According to Mullin, the Maryland business community is equally excited to reach the students involved with the BRC—all with the goal of connecting students to the channels a focus in STEM enables.

“We work to connect youth to stable STEM jobs and careers by demonstrating pathways and facilitating internships,“ he explained. “We show them how to market those skills and inspire them to use them in Maryland.”

Kimmie Booth, a BRC alumna, emphasized the impact finding her passion in robotics made in her life.

“Robotics is different from being in a standard classroom,” she said to a crowd full of people at Baltimore’s TEDx talk. “The important part of learning is making mistakes. When you do things yourself and mess up, eventually you will learn how to fix it. You learn what works and what doesn’t work and why…my confidence in solving things independently has grown since I have faced more challenges.”

Booth has continued with the BRC even after graduation as a robotics merit badge counselor and lead coach for the past three years.
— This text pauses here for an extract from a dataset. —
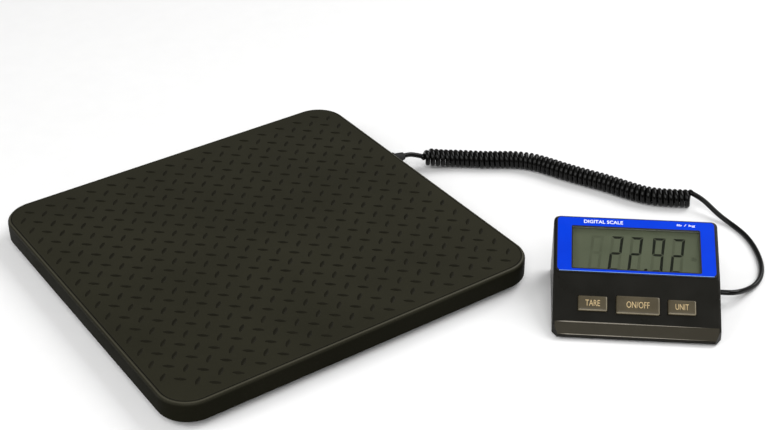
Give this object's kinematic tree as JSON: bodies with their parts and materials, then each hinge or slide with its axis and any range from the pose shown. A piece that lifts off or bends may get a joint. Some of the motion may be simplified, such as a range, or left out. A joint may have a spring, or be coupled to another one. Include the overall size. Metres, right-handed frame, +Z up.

She has studied both computer science and information systems security at Towson University and the Community College of Baltimore County.

“I view it as my new training facility,” Booth said. “Just like an athlete that spends hours in the gym, I spend hours in classes and labs trying to learn more about engineering and how concepts are formed.”

Booth said that BRC helped to open the door for her to the world of robotics and her passion. 

“Teenagers know where we want to go. We just don’t know how to get there, or where to find the help,” she said.

Through BRC, students explore both auto and humanoid technology—creating everything from high speed remote control cars to virtual reality headset drones to 3-D printed prosthetic hands. The organization also hosts robotics summer camps along with opportunities in global competitions like VEX and FIRST.

After a day of battle at the MLK Vex tournament, Fed-X 4.0 from Calvert High School pulled the first place ranking—though all walked away with the values of teamwork, a sense of accomplishment for what they created, and for some, a new found passion. After the lights had switched off there was an excitement that lingered, it promised both a child and Maryland’s future would be a little brighter.